Let’s not make nice.

This is a brand that has done a bunch of crazy things to keep the costs low (but the extra fees high). Don’t believe me? Just Google them. As pointed out today in The Economist: “Ryanair’s customer service is second to all. It once charged a family €300 ($393) to print out five online boarding passes, after they had been unable to do so at their hotel (for good measure, Michael O’Leary, the airline’s boss, publicly described them as ‘stupid’ when they complained). Its policing of the size of carry-on bags was once so ferocious it had to deny that check-in staff were given a bonus for each passenger they caught packing an extra centimetre — guilty flyers were charged £50 ($83) to check luggage into the hold. And Mr O’Leary once described the airline’s complaints procedure thus: ‘You’re not getting a refund so f**k off. We don’t want to hear your sob stories. What part of ‘no refund’ don’t you understand?'”

So… Umm… Yeah… That Bad.

You might argue that these are the types of things one should expect if we want to grab a flight for a couple of pounds.

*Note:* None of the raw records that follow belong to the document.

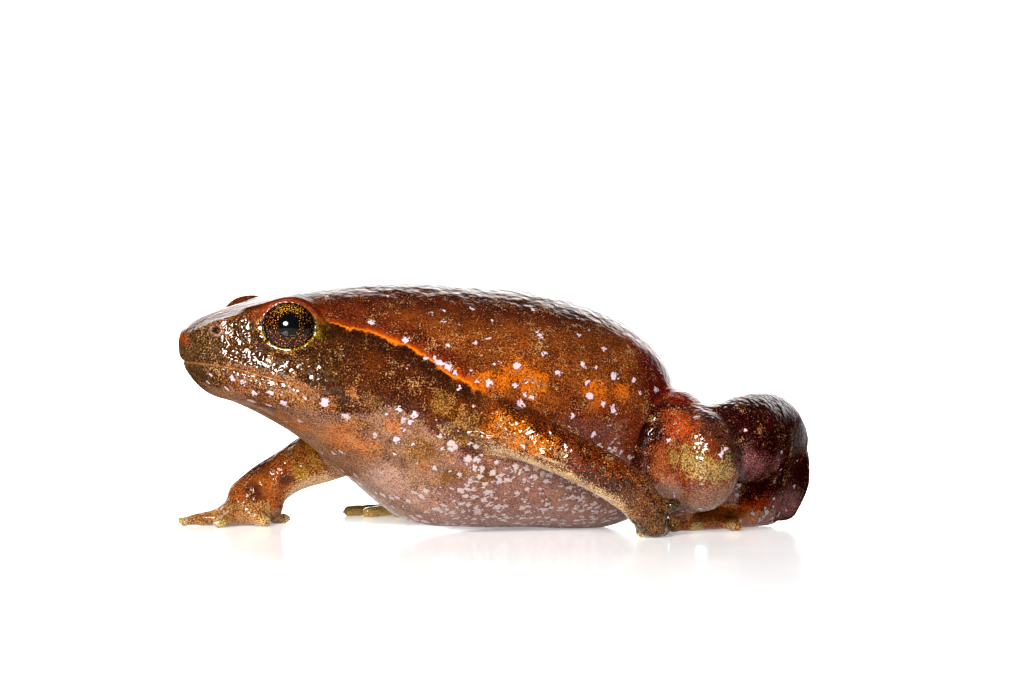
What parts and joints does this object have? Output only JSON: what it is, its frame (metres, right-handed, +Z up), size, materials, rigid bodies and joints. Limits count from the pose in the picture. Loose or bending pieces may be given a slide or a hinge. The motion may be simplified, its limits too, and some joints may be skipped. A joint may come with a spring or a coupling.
{
  "type": "betsileo digging frog",
  "caption": "Stout digging frog at life size, resting on its belly, hands and feet, with smooth wet skin and large dark eyes.",
  "frame": {"origin": "bottom centre of the frog's box, on the floor that it rests on", "axes": "+Z up, the frog looks along -X, its left side is at -Y"},
  "size_m": [0.0405, 0.0275, 0.0155],
  "materials": {
    "skin_back": "wet glossy skin, orange-brown with pale spots",
    "skin_head": "wet glossy skin, dark brown with gold specks",
    "skin_limbs": "wet glossy skin, mottled orange and dark brown",
    "skin_feet": "wet glossy skin, olive-brown with pale rounded tips",
    "eye": "polished black eye with gold flecks"
  },
  "bodies": {
    "root": {"head": "skin_head", "lower_jaw": "skin_head", "torso": "skin_back", "left_eye": "eye", "right_eye": "eye", "left_upper_arm": "skin_limbs", "left_forearm": "skin_limbs", "left_thigh": "skin_limbs", "left_shank": "skin_limbs", "left_tarsus": "skin_limbs", "left_hand": "skin_feet", "left_foot": "skin_feet", "right_upper_arm": "skin_limbs", "right_forearm": "skin_limbs", "right_thigh": "skin_limbs", "right_shank": "skin_limbs", "right_tarsus": "skin_limbs", "right_hand": "skin_feet", "right_foot": "skin_feet"}
  },
  "joints": []
}
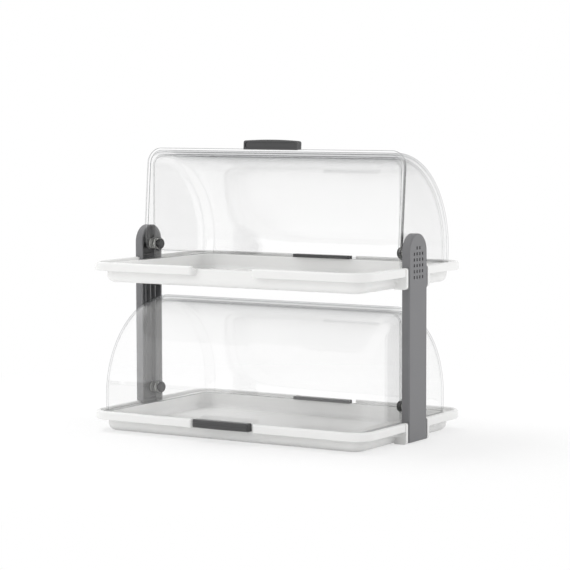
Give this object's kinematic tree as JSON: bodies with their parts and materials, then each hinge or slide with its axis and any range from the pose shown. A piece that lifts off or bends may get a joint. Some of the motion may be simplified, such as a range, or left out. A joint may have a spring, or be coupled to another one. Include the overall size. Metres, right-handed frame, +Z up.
{
  "type": "countertop bread display bin",
  "caption": "Two-tier countertop roll-top display: white trays on side uprights, each tray under clear front and rear covers that roll back over each other on side pivots.",
  "frame": {"origin": "middle of the lower tray's underside, on the counter", "axes": "+X to the right along the long side, +Y to the back, +Z up; the front is -Y"},
  "size_m": [0.441, 0.2887, 0.3998],
  "materials": {
    "tray": "glossy white moulded polypropylene",
    "upright": "satin dark grey moulded ABS",
    "pivot_block": "dull dark grey moulded ABS",
    "knob": "satin black moulded nylon",
    "ring": "natural moulded acetal",
    "front_cover": "clear moulded styrene acrylonitrile",
    "rear_cover": "clear moulded styrene acrylonitrile",
    "handle": "satin dark grey moulded ABS"
  },
  "bodies": {
    "stand": {"lower_tray": "tray", "upper_tray": "tray", "left_upright": "upright", "right_upright": "upright", "lower_left_pivot_block": "pivot_block", "lower_right_pivot_block": "pivot_block", "upper_left_pivot_block": "pivot_block", "upper_right_pivot_block": "pivot_block", "lower_left_knob": "knob", "lower_right_knob": "knob", "upper_left_knob": "knob", "upper_right_knob": "knob", "lower_left_collar": "ring", "lower_right_collar": "ring", "upper_left_collar": "ring", "upper_right_collar": "ring", "lower_left_washer": "ring", "lower_right_washer": "ring", "upper_left_washer": "ring", "upper_right_washer": "ring"},
    "lower_front_lid": {"lower_front_cover": "front_cover", "lower_front_handle": "handle"},
    "lower_rear_lid": {"lower_rear_cover": "rear_cover", "lower_rear_handle": "handle"},
    "upper_front_lid": {"upper_front_cover": "front_cover", "upper_front_handle": "handle"},
    "upper_rear_lid": {"upper_rear_cover": "rear_cover", "upper_rear_handle": "handle"}
  },
  "joints": [
    {"name": "lower_front_roll", "type": "hinge", "parent": "stand", "child": "lower_front_lid", "pos_m": [0, 0, 0.046], "axis": [-1, 0, 0], "range_deg": [0, 95]},
    {"name": "lower_rear_roll", "type": "hinge", "parent": "stand", "child": "lower_rear_lid", "pos_m": [0, 0, 0.046], "axis": [-1, 0, 0], "range_deg": [-95, 0]},
    {"name": "upper_front_roll", "type": "hinge", "parent": "stand", "child": "upper_front_lid", "pos_m": [0, 0, 0.251], "axis": [-1, 0, 0], "range_deg": [-95, 0]},
    {"name": "upper_rear_roll", "type": "hinge", "parent": "stand", "child": "upper_rear_lid", "pos_m": [0, 0, 0.251], "axis": [-1, 0, 0], "range_deg": [-95, 0]}
  ]
}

You should expect to pay for the extras (even if that means paying to use the bathroom). So, how are they still in business? For all of the haters (and media pundits like me who are quick to point out, laugh at and share their stories), there are plenty of people who don’t expect much, because they didn’t pay much. Simply arriving at the destination (even with delays) is well worth it. How much so? According to the article, Forgive And Forget, it is second only to Lufthansa in Europe when measured by passenger numbers. Yes, it’s 2014 and being that bad of a brand has been a successful business model.

Living the brand.

Whether you love Ryanair or not, is not important. Ryanair has been living their brand for a very long time (whether we respect them, as marketers, or not). According to this article, things are about to change… and this is where it’s getting really interesting. As Ryanair attempts to attract more business travelers, it has not only implemented more lenient policies and created more flexible options (premium seating, priority boarding, flexible tickets and more), but is attempting to change the overall corporate culture. This is where the rub lies. The airline has been known – for so long – for their cheap and miserable service that consumers don’t feel like they trust a nicer and fresher attitude. Trust is a funny thing, isn’t it? Consumers are fine shelling over money with extremely low expectations, but when the brand suddenly shifts and offers low prices with a kinder service, consumers are having a hard time adjusting.

It’s beyond marketing.

Changing culture is hard. Changing attitudes is hard. Ryanair did a great job of making people miserable by offering them cheap flights and not much more. Now, as it attempts to move up market, consumers are struggling to embrace the brand. You have to give this airline credit: consumers knew where they stood with the brand. Now, consumers are questioning the true motives of this airline being nice, and are trying to figure out what it’s up to.

The lesson seems obvious: you really have to live the brand (even when you’re not a very good brand).